# EXERCISE TASK
Only the lines from the one containing "Write the three.js" down to the one containing "import Module from", inclusive, are to be quoted exactly.

(Data extracted from a collection)
'''

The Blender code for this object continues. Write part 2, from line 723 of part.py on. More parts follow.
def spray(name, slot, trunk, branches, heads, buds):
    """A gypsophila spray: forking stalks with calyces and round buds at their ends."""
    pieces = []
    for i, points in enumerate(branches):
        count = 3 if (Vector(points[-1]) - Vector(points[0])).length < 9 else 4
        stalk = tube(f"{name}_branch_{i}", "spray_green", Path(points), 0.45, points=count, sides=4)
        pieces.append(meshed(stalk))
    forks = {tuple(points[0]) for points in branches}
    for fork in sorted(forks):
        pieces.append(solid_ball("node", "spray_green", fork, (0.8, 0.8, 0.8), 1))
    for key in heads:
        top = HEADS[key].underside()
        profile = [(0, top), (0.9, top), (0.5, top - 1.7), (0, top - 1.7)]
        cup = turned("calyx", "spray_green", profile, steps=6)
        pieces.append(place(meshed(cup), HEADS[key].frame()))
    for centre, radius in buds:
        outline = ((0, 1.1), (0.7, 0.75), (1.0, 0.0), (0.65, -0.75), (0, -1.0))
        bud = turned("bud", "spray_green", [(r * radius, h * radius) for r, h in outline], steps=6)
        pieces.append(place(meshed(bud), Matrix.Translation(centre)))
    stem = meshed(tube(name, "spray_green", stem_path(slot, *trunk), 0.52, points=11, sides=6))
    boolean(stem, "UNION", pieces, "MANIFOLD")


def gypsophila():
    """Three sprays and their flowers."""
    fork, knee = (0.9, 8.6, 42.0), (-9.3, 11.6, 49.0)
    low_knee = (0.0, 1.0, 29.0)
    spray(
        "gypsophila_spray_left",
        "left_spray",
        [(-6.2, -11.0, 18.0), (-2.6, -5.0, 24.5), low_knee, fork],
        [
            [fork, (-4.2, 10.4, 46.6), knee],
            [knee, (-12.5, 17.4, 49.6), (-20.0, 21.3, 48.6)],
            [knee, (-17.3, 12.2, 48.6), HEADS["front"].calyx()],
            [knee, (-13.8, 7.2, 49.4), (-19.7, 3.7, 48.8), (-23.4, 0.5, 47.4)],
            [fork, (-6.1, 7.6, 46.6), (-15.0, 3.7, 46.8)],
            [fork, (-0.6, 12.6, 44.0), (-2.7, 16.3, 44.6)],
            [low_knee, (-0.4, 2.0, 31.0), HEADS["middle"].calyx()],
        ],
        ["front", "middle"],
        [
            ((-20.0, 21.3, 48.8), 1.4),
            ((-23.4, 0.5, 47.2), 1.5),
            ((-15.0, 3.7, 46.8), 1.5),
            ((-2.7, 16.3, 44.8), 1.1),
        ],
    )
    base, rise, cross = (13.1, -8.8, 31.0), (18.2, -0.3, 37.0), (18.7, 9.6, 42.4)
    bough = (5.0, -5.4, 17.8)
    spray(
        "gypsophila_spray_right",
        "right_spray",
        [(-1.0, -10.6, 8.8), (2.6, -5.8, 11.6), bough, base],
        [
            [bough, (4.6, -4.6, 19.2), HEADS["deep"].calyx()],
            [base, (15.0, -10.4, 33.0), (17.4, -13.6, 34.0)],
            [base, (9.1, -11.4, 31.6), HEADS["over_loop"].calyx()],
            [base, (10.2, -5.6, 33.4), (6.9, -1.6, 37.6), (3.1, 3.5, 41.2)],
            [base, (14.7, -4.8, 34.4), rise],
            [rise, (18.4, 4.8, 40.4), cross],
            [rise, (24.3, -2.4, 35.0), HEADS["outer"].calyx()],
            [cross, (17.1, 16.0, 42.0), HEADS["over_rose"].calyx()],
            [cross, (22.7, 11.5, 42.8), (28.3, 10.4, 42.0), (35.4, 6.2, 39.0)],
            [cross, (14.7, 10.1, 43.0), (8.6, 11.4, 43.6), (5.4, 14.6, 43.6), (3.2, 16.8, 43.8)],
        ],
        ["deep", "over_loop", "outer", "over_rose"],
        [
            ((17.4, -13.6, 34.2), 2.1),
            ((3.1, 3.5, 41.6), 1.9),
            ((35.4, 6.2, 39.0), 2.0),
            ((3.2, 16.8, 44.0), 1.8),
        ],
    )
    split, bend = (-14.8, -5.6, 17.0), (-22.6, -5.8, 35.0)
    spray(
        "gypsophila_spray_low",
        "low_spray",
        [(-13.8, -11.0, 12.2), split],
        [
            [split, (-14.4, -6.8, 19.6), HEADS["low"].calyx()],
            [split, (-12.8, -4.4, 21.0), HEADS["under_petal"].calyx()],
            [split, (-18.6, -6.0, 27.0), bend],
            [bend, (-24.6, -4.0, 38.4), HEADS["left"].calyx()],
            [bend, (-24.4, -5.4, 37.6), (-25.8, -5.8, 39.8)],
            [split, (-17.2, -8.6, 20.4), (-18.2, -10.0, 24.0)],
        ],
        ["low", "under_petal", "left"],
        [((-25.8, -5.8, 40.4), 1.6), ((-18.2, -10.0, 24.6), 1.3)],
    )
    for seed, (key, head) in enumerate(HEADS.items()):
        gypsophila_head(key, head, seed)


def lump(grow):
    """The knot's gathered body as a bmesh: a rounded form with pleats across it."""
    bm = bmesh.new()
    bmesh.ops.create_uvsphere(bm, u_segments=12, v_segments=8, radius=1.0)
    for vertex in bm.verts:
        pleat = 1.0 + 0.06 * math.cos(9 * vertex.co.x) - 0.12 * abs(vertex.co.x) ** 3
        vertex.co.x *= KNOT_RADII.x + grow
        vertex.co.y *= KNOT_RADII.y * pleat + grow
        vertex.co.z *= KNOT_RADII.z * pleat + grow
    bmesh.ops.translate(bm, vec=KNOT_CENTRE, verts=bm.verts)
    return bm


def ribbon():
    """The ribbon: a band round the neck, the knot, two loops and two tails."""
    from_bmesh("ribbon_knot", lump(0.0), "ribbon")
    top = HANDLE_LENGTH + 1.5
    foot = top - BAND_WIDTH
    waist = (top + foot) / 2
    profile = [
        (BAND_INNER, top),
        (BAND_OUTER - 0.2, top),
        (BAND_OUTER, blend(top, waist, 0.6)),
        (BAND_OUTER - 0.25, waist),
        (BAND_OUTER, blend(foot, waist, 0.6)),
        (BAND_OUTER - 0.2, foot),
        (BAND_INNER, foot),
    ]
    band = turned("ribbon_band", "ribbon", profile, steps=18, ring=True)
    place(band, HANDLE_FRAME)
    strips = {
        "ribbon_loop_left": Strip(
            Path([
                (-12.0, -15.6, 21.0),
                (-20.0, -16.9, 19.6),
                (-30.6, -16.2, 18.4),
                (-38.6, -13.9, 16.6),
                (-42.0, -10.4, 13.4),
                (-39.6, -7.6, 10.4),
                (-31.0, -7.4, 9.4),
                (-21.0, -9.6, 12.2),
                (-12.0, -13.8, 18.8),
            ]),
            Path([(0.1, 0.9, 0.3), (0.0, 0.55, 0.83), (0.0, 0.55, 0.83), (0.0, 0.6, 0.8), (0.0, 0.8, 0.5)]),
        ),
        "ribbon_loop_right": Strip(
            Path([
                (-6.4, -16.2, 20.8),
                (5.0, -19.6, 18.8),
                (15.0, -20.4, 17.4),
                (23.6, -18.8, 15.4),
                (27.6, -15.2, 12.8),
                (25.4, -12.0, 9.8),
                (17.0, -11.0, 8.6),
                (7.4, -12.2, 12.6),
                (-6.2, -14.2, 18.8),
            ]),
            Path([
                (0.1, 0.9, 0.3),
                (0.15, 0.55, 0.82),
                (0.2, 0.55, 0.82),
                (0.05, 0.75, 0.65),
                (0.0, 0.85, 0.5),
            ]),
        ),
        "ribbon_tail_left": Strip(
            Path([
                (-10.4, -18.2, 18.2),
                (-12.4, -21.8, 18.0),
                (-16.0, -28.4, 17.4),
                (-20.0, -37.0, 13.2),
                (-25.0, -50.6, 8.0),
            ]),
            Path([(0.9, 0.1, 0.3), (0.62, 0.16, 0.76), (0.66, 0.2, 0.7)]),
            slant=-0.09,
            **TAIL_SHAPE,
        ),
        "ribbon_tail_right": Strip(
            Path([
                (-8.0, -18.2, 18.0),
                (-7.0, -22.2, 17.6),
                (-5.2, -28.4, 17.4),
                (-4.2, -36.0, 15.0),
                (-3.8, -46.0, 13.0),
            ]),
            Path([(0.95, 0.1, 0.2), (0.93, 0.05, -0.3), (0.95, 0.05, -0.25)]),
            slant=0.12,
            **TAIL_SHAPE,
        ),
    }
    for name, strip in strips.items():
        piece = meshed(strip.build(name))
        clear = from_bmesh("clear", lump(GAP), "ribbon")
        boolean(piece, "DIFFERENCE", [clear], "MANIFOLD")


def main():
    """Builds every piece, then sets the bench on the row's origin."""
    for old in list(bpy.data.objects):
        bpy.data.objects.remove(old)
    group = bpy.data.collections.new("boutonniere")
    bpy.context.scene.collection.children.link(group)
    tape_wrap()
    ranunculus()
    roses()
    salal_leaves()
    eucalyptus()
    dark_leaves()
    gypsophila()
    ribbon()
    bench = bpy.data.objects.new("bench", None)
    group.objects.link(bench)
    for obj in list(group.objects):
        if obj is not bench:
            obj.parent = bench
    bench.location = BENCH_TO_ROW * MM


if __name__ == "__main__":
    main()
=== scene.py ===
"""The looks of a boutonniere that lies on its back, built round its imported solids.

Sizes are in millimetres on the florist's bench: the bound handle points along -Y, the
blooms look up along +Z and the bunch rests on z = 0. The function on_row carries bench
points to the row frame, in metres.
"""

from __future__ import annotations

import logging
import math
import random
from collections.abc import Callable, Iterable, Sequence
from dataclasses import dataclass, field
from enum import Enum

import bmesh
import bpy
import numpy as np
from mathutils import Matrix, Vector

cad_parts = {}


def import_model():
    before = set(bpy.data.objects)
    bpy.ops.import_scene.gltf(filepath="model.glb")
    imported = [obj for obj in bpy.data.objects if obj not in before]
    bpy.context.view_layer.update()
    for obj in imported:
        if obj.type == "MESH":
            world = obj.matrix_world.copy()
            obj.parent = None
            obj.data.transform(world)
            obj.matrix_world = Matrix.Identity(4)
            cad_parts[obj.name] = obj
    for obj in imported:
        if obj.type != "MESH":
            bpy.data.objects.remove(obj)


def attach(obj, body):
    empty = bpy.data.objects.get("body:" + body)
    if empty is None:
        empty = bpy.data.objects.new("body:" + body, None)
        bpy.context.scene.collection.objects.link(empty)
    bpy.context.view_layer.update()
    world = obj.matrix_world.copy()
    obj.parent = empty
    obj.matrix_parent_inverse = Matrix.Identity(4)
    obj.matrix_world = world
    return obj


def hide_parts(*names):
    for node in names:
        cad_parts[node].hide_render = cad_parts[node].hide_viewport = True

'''
'''

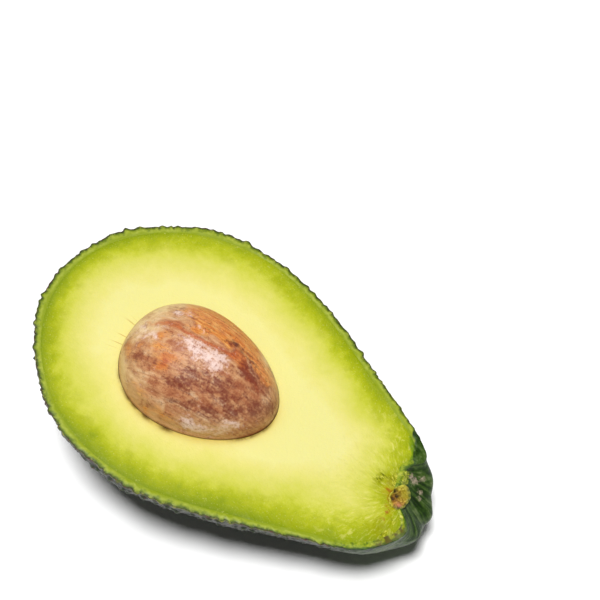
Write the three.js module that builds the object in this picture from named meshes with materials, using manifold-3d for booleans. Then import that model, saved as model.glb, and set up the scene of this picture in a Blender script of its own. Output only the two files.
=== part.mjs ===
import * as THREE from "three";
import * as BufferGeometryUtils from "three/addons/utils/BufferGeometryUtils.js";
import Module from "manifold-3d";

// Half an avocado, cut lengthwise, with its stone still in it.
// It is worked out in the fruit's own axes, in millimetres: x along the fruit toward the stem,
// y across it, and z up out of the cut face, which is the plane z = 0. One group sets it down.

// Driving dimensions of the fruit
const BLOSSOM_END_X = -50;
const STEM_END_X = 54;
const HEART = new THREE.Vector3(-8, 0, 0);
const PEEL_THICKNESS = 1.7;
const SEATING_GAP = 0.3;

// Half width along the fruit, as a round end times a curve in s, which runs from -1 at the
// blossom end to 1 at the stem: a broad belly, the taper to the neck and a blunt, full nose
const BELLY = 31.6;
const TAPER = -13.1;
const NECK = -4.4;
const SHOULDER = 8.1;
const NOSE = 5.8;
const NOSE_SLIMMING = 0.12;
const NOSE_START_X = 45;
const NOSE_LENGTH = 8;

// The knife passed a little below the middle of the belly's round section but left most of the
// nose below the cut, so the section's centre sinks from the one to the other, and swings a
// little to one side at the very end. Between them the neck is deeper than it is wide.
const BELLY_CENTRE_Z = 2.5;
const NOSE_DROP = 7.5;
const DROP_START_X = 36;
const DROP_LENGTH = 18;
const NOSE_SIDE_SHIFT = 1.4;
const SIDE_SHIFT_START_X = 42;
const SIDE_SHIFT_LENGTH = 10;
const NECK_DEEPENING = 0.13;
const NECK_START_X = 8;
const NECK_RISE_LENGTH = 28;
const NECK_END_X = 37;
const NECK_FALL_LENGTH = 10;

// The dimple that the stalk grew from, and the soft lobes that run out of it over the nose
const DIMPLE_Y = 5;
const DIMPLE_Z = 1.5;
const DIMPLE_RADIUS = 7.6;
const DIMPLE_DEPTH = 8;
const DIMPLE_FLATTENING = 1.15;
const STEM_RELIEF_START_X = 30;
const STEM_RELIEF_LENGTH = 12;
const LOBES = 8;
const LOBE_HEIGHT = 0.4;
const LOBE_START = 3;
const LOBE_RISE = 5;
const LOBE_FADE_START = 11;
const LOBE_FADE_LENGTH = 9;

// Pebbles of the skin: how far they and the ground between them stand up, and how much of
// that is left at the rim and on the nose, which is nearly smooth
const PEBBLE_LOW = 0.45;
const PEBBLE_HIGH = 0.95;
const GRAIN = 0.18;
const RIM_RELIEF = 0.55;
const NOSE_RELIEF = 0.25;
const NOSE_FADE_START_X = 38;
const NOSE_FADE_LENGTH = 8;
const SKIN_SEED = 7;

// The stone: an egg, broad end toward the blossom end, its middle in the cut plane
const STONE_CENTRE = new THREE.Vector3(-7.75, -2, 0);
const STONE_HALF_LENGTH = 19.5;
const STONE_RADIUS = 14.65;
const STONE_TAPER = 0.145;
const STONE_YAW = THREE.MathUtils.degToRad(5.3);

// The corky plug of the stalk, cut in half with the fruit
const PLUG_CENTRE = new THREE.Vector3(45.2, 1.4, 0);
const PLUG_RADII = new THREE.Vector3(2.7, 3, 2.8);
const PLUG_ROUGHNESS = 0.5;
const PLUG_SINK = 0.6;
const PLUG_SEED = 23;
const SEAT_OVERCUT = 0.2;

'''

# ANSWER TO THIS EXERCISE
Write the three.js module that builds the object in this picture from named meshes with materials, using manifold-3d for booleans. Then import that model, saved as model.glb, and set up the scene of this picture in a Blender script of its own. Output only the two files.
=== part.mjs ===
import * as THREE from "three";
import * as BufferGeometryUtils from "three/addons/utils/BufferGeometryUtils.js";
import Module from "manifold-3d";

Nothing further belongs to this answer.